(Stated task) Starting at the line containing "left_axis = Axis((-panel_x, panel_axis_y, 0), (0, 0, 1))", please quote every line up to and including the line containing "cad_parts[member].parent = rigid_bodies[body]", exactly, and nothing beyond.

>> begin Source data

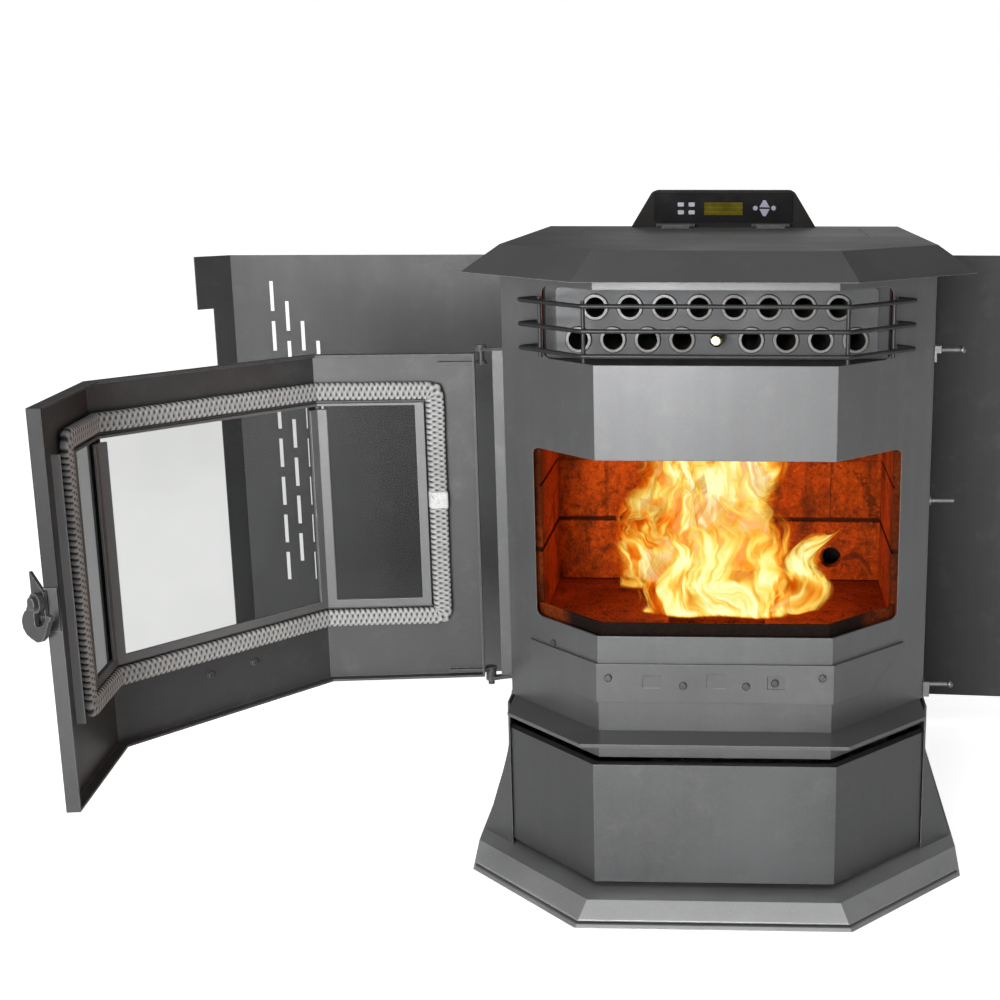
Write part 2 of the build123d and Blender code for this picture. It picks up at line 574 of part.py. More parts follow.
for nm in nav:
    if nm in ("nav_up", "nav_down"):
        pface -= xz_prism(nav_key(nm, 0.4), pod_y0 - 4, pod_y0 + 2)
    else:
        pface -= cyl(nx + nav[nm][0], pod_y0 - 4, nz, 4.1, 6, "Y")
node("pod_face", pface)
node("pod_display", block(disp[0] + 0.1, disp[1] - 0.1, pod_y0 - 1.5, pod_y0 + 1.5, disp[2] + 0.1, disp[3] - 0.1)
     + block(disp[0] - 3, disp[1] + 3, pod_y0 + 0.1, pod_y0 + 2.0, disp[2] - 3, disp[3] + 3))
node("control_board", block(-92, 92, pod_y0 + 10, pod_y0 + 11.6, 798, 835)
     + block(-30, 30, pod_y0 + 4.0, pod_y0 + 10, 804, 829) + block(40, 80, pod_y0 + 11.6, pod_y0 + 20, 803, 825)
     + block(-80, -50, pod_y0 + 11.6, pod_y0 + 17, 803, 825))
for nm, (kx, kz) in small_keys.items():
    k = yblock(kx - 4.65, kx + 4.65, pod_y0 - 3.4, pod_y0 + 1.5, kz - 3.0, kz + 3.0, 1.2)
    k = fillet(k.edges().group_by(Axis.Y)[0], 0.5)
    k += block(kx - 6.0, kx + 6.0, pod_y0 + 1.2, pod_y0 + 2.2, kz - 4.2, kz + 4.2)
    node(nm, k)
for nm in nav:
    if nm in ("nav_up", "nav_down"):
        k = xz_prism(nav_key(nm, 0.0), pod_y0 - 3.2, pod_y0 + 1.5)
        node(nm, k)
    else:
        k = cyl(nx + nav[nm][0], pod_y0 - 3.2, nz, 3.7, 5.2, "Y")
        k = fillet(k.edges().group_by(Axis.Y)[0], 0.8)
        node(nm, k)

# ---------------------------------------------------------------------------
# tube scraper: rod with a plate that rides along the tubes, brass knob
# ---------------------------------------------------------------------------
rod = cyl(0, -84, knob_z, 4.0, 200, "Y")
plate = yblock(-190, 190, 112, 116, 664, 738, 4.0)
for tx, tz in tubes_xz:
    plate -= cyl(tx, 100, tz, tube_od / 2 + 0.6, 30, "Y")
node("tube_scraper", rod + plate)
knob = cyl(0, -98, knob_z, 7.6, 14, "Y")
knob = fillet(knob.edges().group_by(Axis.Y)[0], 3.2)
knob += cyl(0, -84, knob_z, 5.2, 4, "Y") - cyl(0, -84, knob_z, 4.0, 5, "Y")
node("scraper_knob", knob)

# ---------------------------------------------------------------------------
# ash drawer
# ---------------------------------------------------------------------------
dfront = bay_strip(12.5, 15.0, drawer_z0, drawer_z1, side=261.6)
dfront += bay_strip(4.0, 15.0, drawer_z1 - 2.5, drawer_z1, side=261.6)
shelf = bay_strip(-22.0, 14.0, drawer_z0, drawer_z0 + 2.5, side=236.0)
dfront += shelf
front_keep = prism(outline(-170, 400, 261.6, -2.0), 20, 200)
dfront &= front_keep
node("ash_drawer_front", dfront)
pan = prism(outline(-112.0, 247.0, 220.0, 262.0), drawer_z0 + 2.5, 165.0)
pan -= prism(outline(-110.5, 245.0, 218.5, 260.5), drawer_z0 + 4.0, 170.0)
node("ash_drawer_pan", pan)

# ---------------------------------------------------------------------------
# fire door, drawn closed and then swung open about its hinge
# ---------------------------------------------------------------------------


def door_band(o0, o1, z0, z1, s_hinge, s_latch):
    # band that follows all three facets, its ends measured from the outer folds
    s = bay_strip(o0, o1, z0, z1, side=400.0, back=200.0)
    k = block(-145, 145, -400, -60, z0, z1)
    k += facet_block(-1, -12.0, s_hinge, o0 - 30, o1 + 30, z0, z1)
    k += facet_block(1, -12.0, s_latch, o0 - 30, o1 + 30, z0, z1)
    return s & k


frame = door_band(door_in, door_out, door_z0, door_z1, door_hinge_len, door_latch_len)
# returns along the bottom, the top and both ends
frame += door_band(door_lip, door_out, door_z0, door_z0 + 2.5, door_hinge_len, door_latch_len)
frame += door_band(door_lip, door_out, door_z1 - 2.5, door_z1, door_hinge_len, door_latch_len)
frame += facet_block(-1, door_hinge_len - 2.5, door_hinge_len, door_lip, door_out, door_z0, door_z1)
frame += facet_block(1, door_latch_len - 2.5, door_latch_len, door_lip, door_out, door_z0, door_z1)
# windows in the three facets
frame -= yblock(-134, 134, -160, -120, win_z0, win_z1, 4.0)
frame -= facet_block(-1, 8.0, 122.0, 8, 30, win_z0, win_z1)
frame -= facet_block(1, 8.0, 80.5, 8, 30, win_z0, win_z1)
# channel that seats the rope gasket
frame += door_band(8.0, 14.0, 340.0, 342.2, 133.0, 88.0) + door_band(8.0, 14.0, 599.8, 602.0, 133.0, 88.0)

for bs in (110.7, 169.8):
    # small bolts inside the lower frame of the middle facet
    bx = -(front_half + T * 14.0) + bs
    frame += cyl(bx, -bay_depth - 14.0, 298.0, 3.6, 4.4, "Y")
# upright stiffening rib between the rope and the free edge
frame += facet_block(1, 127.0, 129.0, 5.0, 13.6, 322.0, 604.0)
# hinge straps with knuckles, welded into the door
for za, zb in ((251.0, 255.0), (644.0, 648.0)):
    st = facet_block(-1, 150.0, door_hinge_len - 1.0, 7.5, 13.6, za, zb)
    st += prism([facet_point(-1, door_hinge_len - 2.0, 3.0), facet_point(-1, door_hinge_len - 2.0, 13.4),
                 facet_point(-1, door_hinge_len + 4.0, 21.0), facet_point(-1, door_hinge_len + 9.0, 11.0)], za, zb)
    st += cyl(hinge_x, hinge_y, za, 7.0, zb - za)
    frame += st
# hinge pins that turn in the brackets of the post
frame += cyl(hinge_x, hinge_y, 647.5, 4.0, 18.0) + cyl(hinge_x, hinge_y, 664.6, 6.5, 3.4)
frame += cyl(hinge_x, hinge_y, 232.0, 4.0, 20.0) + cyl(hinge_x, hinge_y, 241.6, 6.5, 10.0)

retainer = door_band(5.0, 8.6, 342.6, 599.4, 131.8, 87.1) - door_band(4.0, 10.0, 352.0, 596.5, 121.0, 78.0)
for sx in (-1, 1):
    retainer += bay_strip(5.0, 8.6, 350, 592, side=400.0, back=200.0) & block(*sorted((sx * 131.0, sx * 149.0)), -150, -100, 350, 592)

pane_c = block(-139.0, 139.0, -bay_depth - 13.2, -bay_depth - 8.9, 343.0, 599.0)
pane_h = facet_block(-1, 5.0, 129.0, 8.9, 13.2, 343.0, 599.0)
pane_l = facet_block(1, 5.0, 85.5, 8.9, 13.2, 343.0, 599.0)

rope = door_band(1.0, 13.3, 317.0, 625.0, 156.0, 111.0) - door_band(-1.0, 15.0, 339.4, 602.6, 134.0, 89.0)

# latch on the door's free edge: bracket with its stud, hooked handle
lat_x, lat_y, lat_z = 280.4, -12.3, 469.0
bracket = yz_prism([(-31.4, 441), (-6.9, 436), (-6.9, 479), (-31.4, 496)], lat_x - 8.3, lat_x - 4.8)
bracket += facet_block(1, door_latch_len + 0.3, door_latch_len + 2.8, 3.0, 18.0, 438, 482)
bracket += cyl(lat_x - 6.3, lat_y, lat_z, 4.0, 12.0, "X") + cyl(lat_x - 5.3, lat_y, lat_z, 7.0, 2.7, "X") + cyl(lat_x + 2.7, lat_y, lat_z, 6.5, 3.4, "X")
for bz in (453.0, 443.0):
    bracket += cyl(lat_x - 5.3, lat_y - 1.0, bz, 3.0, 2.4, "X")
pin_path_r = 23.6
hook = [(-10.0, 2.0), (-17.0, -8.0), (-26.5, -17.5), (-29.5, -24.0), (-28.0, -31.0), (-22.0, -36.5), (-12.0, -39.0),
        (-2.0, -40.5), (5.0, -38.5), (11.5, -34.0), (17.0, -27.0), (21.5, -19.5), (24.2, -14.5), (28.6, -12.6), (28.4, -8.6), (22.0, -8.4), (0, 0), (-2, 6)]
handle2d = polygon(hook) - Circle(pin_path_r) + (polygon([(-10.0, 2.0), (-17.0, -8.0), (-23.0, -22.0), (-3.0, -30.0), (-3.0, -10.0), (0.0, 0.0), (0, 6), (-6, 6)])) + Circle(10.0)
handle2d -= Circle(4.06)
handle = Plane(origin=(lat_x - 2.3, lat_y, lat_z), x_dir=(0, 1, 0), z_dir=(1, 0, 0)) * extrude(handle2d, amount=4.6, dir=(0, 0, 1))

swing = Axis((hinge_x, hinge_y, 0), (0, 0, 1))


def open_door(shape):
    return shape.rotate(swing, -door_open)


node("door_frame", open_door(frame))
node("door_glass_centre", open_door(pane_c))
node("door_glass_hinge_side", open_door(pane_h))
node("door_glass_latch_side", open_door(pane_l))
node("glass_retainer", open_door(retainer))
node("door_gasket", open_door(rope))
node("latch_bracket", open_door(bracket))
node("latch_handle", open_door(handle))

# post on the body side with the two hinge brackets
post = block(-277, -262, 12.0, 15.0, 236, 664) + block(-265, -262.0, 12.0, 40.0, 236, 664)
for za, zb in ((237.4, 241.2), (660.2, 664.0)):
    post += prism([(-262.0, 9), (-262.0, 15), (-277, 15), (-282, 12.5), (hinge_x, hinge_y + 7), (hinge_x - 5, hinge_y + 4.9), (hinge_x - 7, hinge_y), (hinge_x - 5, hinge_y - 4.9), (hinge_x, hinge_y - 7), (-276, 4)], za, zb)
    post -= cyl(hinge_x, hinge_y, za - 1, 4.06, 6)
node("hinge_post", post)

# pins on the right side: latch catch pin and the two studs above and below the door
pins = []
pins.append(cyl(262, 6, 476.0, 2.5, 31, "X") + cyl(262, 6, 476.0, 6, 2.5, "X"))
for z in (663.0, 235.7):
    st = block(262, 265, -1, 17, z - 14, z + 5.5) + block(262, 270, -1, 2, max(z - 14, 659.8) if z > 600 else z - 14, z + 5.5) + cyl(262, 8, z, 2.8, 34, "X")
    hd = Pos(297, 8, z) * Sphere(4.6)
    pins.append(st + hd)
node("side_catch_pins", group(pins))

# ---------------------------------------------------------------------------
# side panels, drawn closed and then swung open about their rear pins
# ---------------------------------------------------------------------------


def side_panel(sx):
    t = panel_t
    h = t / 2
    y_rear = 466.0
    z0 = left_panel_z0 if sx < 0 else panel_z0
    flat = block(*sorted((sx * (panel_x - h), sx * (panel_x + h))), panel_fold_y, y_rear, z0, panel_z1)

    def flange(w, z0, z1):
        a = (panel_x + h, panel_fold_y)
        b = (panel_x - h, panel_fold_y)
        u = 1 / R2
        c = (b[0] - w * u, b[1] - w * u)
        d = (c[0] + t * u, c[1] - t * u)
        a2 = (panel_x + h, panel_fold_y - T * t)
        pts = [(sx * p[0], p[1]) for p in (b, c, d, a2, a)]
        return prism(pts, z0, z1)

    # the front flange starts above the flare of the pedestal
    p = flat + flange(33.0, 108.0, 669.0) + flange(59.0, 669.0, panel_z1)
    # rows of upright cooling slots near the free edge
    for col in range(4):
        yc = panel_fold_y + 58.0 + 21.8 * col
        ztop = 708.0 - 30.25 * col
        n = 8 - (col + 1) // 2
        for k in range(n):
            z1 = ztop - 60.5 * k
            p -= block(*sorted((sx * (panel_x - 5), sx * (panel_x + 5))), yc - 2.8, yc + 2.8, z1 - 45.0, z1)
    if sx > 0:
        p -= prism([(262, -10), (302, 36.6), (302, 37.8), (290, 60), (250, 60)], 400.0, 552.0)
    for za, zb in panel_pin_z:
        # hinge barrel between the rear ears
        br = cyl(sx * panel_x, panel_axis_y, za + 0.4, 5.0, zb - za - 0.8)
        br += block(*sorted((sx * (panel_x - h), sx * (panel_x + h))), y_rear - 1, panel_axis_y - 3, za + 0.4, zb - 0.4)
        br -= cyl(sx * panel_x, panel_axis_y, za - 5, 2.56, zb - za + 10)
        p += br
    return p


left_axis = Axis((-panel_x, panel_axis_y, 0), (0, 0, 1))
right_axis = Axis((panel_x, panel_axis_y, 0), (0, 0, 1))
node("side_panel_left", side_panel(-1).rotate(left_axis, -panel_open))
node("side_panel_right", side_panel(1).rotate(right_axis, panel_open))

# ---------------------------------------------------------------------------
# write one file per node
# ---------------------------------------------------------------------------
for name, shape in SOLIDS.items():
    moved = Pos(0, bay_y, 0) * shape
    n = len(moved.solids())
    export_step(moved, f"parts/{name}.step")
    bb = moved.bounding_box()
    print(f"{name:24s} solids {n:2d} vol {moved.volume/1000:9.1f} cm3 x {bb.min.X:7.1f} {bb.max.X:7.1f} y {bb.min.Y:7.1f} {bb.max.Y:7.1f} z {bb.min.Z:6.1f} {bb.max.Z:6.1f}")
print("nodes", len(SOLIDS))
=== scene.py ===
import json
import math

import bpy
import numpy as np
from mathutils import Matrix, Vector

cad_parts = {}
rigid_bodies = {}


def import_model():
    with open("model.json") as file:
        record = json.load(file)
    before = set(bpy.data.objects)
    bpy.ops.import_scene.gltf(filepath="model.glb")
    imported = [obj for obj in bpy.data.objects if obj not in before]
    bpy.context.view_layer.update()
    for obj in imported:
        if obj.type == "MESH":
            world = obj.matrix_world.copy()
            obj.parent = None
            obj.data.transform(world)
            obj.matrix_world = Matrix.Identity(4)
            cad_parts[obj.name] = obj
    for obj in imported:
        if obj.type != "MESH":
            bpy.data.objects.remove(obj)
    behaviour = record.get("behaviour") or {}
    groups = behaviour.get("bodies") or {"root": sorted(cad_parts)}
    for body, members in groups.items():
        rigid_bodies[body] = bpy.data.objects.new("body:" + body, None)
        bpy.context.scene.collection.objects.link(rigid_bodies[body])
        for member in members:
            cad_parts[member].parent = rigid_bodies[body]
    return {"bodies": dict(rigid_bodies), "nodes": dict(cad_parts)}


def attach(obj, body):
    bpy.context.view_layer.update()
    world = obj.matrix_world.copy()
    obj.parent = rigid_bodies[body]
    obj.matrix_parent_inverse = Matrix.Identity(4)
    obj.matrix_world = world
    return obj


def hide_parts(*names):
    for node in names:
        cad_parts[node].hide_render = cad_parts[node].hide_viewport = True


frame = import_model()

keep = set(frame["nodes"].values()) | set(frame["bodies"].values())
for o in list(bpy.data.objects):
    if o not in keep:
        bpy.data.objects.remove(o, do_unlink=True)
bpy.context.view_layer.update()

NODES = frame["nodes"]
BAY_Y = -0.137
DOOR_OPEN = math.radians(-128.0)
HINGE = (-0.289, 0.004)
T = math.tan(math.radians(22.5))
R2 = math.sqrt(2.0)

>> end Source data

(Full response)
left_axis = Axis((-panel_x, panel_axis_y, 0), (0, 0, 1))
right_axis = Axis((panel_x, panel_axis_y, 0), (0, 0, 1))
node("side_panel_left", side_panel(-1).rotate(left_axis, -panel_open))
node("side_panel_right", side_panel(1).rotate(right_axis, panel_open))

# ---------------------------------------------------------------------------
# write one file per node
# ---------------------------------------------------------------------------
for name, shape in SOLIDS.items():
    moved = Pos(0, bay_y, 0) * shape
    n = len(moved.solids())
    export_step(moved, f"parts/{name}.step")
    bb = moved.bounding_box()
    print(f"{name:24s} solids {n:2d} vol {moved.volume/1000:9.1f} cm3 x {bb.min.X:7.1f} {bb.max.X:7.1f} y {bb.min.Y:7.1f} {bb.max.Y:7.1f} z {bb.min.Z:6.1f} {bb.max.Z:6.1f}")
print("nodes", len(SOLIDS))
=== scene.py ===
import json
import math

import bpy
import numpy as np
from mathutils import Matrix, Vector

cad_parts = {}
rigid_bodies = {}


def import_model():
    with open("model.json") as file:
        record = json.load(file)
    before = set(bpy.data.objects)
    bpy.ops.import_scene.gltf(filepath="model.glb")
    imported = [obj for obj in bpy.data.objects if obj not in before]
    bpy.context.view_layer.update()
    for obj in imported:
        if obj.type == "MESH":
            world = obj.matrix_world.copy()
            obj.parent = None
            obj.data.transform(world)
            obj.matrix_world = Matrix.Identity(4)
            cad_parts[obj.name] = obj
    for obj in imported:
        if obj.type != "MESH":
            bpy.data.objects.remove(obj)
    behaviour = record.get("behaviour") or {}
    groups = behaviour.get("bodies") or {"root": sorted(cad_parts)}
    for body, members in groups.items():
        rigid_bodies[body] = bpy.data.objects.new("body:" + body, None)
        bpy.context.scene.collection.objects.link(rigid_bodies[body])
        for member in members:
            cad_parts[member].parent = rigid_bodies[body]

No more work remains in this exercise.